> _Description of the task_
Identify the lines that contain the string "imported", then copy each of them.

——

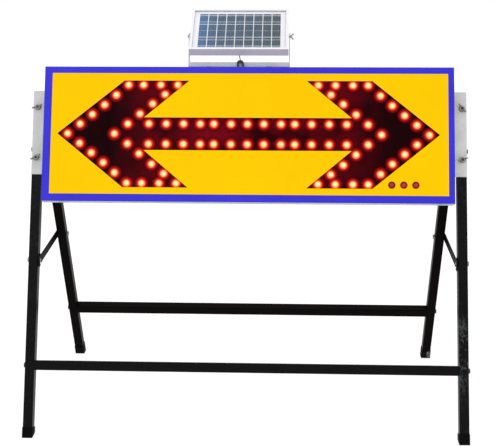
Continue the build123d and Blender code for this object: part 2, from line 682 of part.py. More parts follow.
relief = pl(-3.0, -8.5)                     # mouth of the strain relief on the junction box
s_e, o_e = so(relief)
# the lead ends short of everything the tilting panel sweeps
k_end = 14.8 / ((s_e - piv_s) ** 2 + (o_e - piv_o) ** 2) ** 0.5
s_e, o_e = piv_s + (s_e - piv_s) * k_end - 1.0, piv_o + (o_e - piv_o) * k_end + 6.0
route = [lead_pt(s1 + 19, gland_o), lead_pt(s1 + 46, gland_o + 0.8), lead_pt(s_e, o_e)]
l1, l2 = (route[1] - route[0]).length, (route[2] - route[1]).length
turn = (route[1] - route[0]).get_angle(route[2] - route[1])
lead_rad = 0.45 * min(l1, l2) / tan(radians(turn / 2))
with BuildPart() as panel_cable:
    with BuildLine() as cable_line:
        FilletPolyline(*route, radius=lead_rad)
    with BuildSketch(Plane(origin=route[0], z_dir=(route[1] - route[0]))):
        Circle(cable_r)
    sweep(path=cable_line.wires()[0])
out(panel_cable, "panel_cable", "panel cable")
print("cable length mm", round(cable_line.wires()[0].length, 2), "radius", round(lead_rad, 1), "turn", round(turn, 1),
      "volume ratio", round(panel_cable.part.volume / (3.14159265 * cable_r ** 2 * cable_line.wires()[0].length), 4),
      [tuple(round(c, 3) for c in v) for v in route], "relief", tuple(relief))

# ---- solar panel ----------------------------------------------------------
pw, ph, pt_ = pan_w / 2, pan_h / 2, pan_t / 2
with BuildPart() as panel_frame:
    add(block(PANEL, -pw, pw, -ph, ph, -pt_, pt_))
    add(block(PANEL, -pw + 8, pw - 8, -ph + 8, ph - 8, -pt_ - 1, pt_ + 1), mode=Mode.SUBTRACT)
    add(block(PANEL, -pw + 1.5, pw - 1.5, -ph + 1.5, ph - 1.5, -pt_ + 1.5, pt_ - 7.0), mode=Mode.SUBTRACT)
    add(block(PANEL, -pw + 1.5, pw - 1.5, -ph + 1.5, ph - 1.5, pt_ - 5.5, pt_ - 1.2), mode=Mode.SUBTRACT)
    add(rod_x((piv.Y, piv.Z), 2.5, pan_x - pw - 2, pan_x + pw + 2), mode=Mode.SUBTRACT)
out(panel_frame, "panel_frame", "solar panel frame")
with BuildPart() as panel_glass:
    add(block(PANEL, -pw + 1.6, pw - 1.6, -ph + 1.6, ph - 1.6, pt_ - 3.7, pt_ - 1.2))
out(panel_glass, "panel_glass", "solar panel glass")
with BuildPart() as panel_backsheet:
    add(block(PANEL, -pw + 1.6, pw - 1.6, -ph + 1.6, ph - 1.6, pt_ - 5.5, pt_ - 4.3))
out(panel_backsheet, "panel_backsheet", "solar panel backsheet")
with BuildPart() as solar_cells:
    with BuildSketch(PANEL.offset(pt_ - 4.3)):
        with Locations((0, -4.6)):
            with GridLocations(27.3, 38.3, 9, 4):
                Rectangle(24.9, 37.3)
    extrude(amount=0.3)
out(solar_cells, "solar_cells", "solar cells")
jb_x = lead_pt(s_e, o_e).X - pan_x
with BuildPart() as junction_box:
    add(block(PANEL, jb_x - 28, jb_x + 28, 3 - pan_up, 43 - pan_up, pt_ - 5.5 - 20.5, pt_ - 5.5 - 0.1, 0))
    fillet(junction_box.edges().group_by(Axis(tuple(piv), tuple(n_p)))[0], 3)
    with BuildSketch(Plane(origin=pl(3, -8.5), x_dir=(1, 0, 0), z_dir=-up_p)):
        with Locations((jb_x, 0)):
            Circle(3.3)
    extrude(amount=6)
out(junction_box, "junction_box", "panel junction box")
with BuildPart() as tilt_bolts:
    for side, reach in ((-1, 1.25), (1, 6.2)):
        add(rod_x((piv.Y, piv.Z), 2.5, pan_x + side * (pw - 5.4), pan_x + side * (arm_out + reach)))
        add(hex_x((piv.Y, piv.Z), 8.0, pan_x + side * (pw - 5.4), pan_x + side * (pw - 1.6)))
    add(rod_x((piv.Y, piv.Z), 4.6, pan_x - arm_out - 3.6, pan_x - arm_out - 1.25))
out(tilt_bolts, "tilt_bolts", "tilt bolts")
with BuildPart() as tilt_washers:
    for side in (-1, 1):
        add(rod_x((piv.Y, piv.Z), 5.5, pan_x + side * (arm_out + 0.05), pan_x + side * (arm_out + 1.2)))
        add(rod_x((piv.Y, piv.Z), 2.5, pan_x + side * (arm_out - 1), pan_x + side * (arm_out + 2)), mode=Mode.SUBTRACT)
out(tilt_washers, "tilt_washers", "tilt bolt washers")
with BuildPart() as twing:
    wp_ = Plane(origin=(pan_x + arm_out, piv.Y, piv.Z), x_dir=(0, 1, 0), z_dir=(1, 0, 0))
    add(wing_nut(wp_, 0, 0, 1.25, 70, 9.2, 4.3, 2.5 + run, 0.55))
out(twing, "tilt_wing", "tilt wing nut")
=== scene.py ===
import bpy, bmesh, math, random
from mathutils import Vector, Matrix


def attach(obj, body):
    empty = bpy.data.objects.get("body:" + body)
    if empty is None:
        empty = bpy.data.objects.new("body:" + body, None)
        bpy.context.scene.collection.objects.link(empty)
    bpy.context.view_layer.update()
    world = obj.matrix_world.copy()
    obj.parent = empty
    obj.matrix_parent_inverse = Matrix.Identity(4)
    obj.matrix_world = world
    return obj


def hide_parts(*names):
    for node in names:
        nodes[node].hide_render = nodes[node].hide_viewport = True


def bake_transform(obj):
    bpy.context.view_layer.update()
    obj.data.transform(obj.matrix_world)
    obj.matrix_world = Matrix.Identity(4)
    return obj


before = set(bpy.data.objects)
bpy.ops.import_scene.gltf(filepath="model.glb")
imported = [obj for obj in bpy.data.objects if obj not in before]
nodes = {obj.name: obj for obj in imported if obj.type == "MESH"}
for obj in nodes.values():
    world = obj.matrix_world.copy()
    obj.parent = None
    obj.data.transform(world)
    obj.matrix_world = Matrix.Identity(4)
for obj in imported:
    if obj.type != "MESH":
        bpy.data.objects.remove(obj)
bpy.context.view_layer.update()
random.seed(7)

# ---------------------------------------------------------------- geometry facts, metres
AL, GA, TA = math.radians(22.6), math.radians(19.2), math.radians(55.5)
Y_SHIFT = -0.3123064
U = Vector((0, math.sin(AL), math.cos(AL)))
N = Vector((0, -math.cos(AL), math.sin(AL)))
F0 = Vector((0, Y_SHIFT, 0))
UP = Vector((0, math.sin(TA), math.cos(TA)))
NP = Vector((0, -math.cos(TA), math.sin(TA)))
SC = 0.885
PIV = F0 + U * 1.1845 + N * 0.018 + Vector((-0.028, 0, 0))
PAN_MID = PIV + UP * 0.021
QUARTER = [(492, 29), (456.5, 57), (421, 86), (387, 115.5), (351, 146), (307, 146), (256, 146), (206, 146),
           (243, 117.5), (279, 89.5), (316, 59)]
LAMPS = [(a * x, b * y) for a in (-1, 1) for b in (-1, 1) for x, y in QUARTER]
LAMPS += [(a * x, y) for a in (-1, 1) for x, y in ((528, 0), (351, 29.5), (390, 0), (351, -29.5))]
ROW = (48, 98, 138, 187, 238, 289)
LAMPS += [(x, y) for x in [-r for r in ROW[::-1]] + [0] + list(ROW) for y in (30, -30)]
LAMPS = [(x / 1000, SC + y / 1000) for x, y in LAMPS]


def face_pt(x, s, o):
    return F0 + Vector((x, 0, 0)) + U * s + N * o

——

> _Correct answer_
imported = [obj for obj in bpy.data.objects if obj not in before]
nodes = {obj.name: obj for obj in imported if obj.type == "MESH"}
for obj in imported:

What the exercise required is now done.